Nymex crude oil futures, after soaring to nearly $40.00 a barrel ahead of the war, have fallen 26% in the past six trading days as a U.S. attack began to appear inevitable.

OIL UPDATE -2: Supply Disruptions Minimal, Glut Feared

The price decline has come as officials in both producing and consuming countries reassured the market that they won't allow supply shortages to develop. The Organization of Petroleum Exporting Countries said it would make up for any shortfall resulting from the war.

In a statement issued shortly after news of the military strikes Wednesday night, OPEC President Abdullah Bin Hamad Al-Attiyah said he had consulted with OPEC members who have "pledged to use, in the interim, their available excess capacities to ensure continued supply."

In a departure from the events of the Persian Gulf War in 1991, neither the International Energy Agency, the Paris-based energy watchdog for the West, nor the U.S. has ordered the release of crude oil from their strategic reserves, saying supply disruptions haven't been sufficient to warrant the step.

U.S. Energy Secretary Spencer Abraham said Thursday that the U.S. and others in the IEA will release some of their 1.2 billion barrels of crude oil reserves "if needed" during the Iraq war.

But he also pointed to recent efforts by oil-producing countries to increase supply, in particular a sharp increase in Saudi oil output in recent weeks.

Analysts said those comments helped assuage fears that a war in Iraq - which produces 3% of the world's oil - could create severe supply shortages.

Iraq's 1.7 million barrels a day of oil exports have essentially come to a halt. But initial reports from the U.S. Navy have indicated no signs of disruption to shipping lanes in the Persian Gulf, including the crucial Strait of Hormuz. Tankers continued loading crude Wednesday at Kuwait ports, just a few dozen miles south of Iraq.

Global supplies are such that the White House dismissed concerns about reports that a handful of oil wells in southern Iraq were on fire.

"World energy supplies are more than adequate to compensate for any disruption these acts may cause," White House spokesman Ari Fleischer said, reiterating that the U.S. saw no need to tap its Strategic Petroleum Reserve. "Saudi Arabia and other major energy suppliers have increased production and their exports are proceeding normally in this regard."

Glut Feared

U.S. oil inventories are near 30-year lows and producers are nearing the limits of their capacity, so there is little margin for error in the event supplies in the oil-rich Persian Gulf region are substantially disrupted.

But with OPEC pumping at unusually high levels, Venezuelan output returning to more normal levels and a colder than normal winter largely over, traders are now factoring in the prospect of a glut in the market.

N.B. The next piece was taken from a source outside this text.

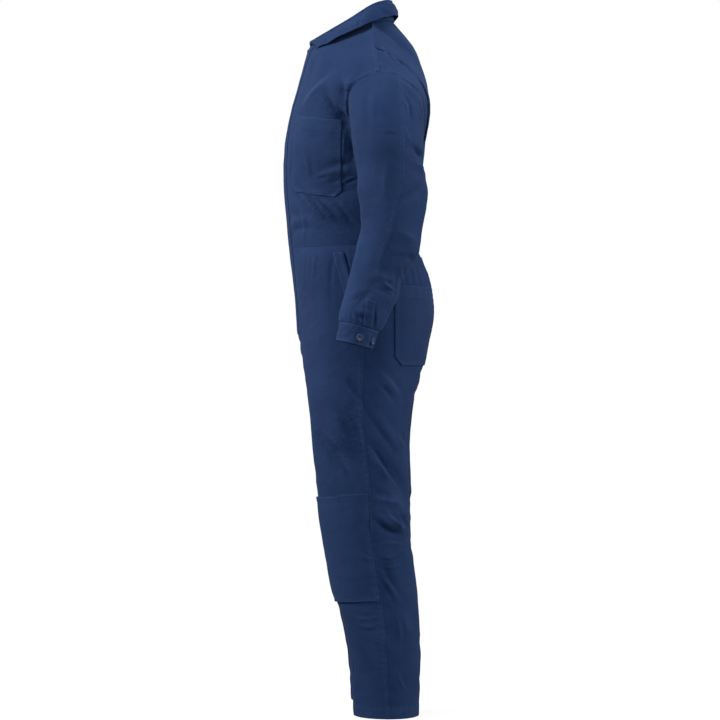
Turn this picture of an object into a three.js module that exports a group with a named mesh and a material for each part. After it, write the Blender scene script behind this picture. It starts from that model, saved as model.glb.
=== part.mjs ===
// A boiler suit as it hangs on a wearer who isn't there: hollow, open at the neck, cuffs and hems.
// Millimetres, +Z up, the front faces -Y and the wearer's left is +X.
// The origin is between the shoulders, just below the neck, where the wearer carries the garment.
import * as THREE from "three";

// Cloth and seams
const CLOTH = 1.6; // wall of one layer of twill, as modelled
const DOUBLE = 2.4; // collar, cuffs and waist casing, two layers
const SEAM_GAP = 0.3; // between two pieces sewn edge to edge
const LAY_GAP = 0.8; // between a panel and what is sewn on it
const HALF_GAP = SEAM_GAP / 2;

// Levels
const WAIST_Z = -470;
const HEM_Z = -1465;
const CASING_TALL = 36; // elastic casing across the back of the waist
const CASING_TOP_Z = WAIST_Z + CASING_TALL / 2;
const CASING_LOW_Z = WAIST_Z - CASING_TALL / 2;

// Sizes of what is sewn on
const FLY = { left: 45, right: -15, top: -37, low: -655, wall: 2.2 };
const CHEST_POCKET = { wide: 145, tall: 160, chamfer: 16, top: -209, edgeY: -66, slope: -0.15 };
const BACK_POCKET = { wide: 150, tall: 168, chamfer: 18, top: -554, edgeY: 47, slope: 0 };
const HIP_MOUTH = { wide: 20, top: -484, low: -640 };
const KNEE = { top: -1000, low: -1226, sideRise: 10, standOff: 3.2 };
const BUTTON = { radius: 7.5, tall: 2.6, rim: 1.1, dish: 0.7, gap: 0.6 };
const VENT = { tall: 52, wide: 20 };
const CUFF = { tall: 40, overlapEdge: 43, underlap: 40, lift: 3.2, buttonDown: 0.62, fastened: 10, spare: 58 };
const GATHERS = 30; // ruches across the back casing
const PLEAT = { from: 0.52, to: 0.76 }; // where the action pleats lie across each half of the back

const NAVY = 0x2b3a60;
const radians = THREE.MathUtils.degToRad;
const { clamp, lerp } = THREE.MathUtils;

// Torso from the waist to the underarm. front and back are the furthest Y, side the furthest X,
// and seam the Y of the side seam.
const TORSO = [
  { z: -470, front: -178, back: 98, side: 176, seam: 2 },
  { z: -425, front: -183, back: 98, side: 180, seam: 8 },
  { z: -375, front: -187, back: 100, side: 184, seam: 17 },
  { z: -332, front: -190, back: 103, side: 186, seam: 28 },
];

// Centre front and centre back in profile.
const FRONT_LINE = [
  { z: -470, y: -178 },
  { z: -375, y: -187 },
  { z: -318, y: -191 },
  { z: -266, y: -189 },
  { z: -214, y: -183 },
  { z: -161, y: -172 },
  { z: -109, y: -157 },
  { z: -57, y: -143 },
  { z: -30, y: -136 },
];
const BACK_LINE = [
  { z: -470, y: 98 },
  { z: -371, y: 100 },
  { z: -266, y: 108 },
  { z: -214, y: 115 },
  { z: -161, y: 122 },
  { z: -120, y: 121 },
  { z: -83, y: 111 },
  { z: -40, y: 96 },
  { z: -4, y: 71 },
  { z: 24, y: 47 },
];

// Neckline, from the centre front (0) over the neck point to the centre back (1).
const NECK_POINT = 0.8;
const NECKLINE = [
  { s: 0, x: HALF_GAP, y: -136, z: -30 },
  { s: 0.12, x: 27, y: -128, z: -26 },
  { s: 0.3, x: 52, y: -101, z: -18 },
  { s: 0.5, x: 69, y: -62, z: -8 },
  { s: 0.68, x: 76, y: -24, z: 3 },
  { s: NECK_POINT, x: 77, y: 2, z: 11 },
  { s: 0.9, x: 60, y: 32, z: 18 },
  { s: 1, x: 0, y: 47, z: 24 },
];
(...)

"Assuming that everything goes well, the fundamentals look fairly bearish," said Aaron Brady, an analyst at Energy Security Analysis Inc. in Wakefield, Mass. "OPEC is pumping at a high rate, Venezuela is back, and even if Iraqi oil is cut off for some period of time, it is manageable."

A glut-induced drop in oil prices would be welcome news for the U.S. economy, which has been struggling to mount a recovery while burdened with high energy costs, and U.S. consumers, who are paying record prices for gasoline.

But it terrifies OPEC members, who have already begun to talk about the need to cut output to head off a plunge in prices.

"If prices go through the floor, we will decide about cutting production in the same way that we put oil in the market when prices go through the roof," OPEC Secretary-General Alvero Silva said.

Through unusually high levels of coordination, OPEC members have managed to support prices at relatively high levels for more than three years. But some traders see trouble ahead for the group's winning streak.

Iraq will badly need to boost revenues to rebuild, leading some to speculate that the country, a founding member of OPEC, may want to leave the group to escape its quota restrictions. That could weaken OPEC's resolve to tighten global supplies, analysts said.

"There is a a perception that a regime change in Iraq will dramatically change the world oil balance of power," Flynn said.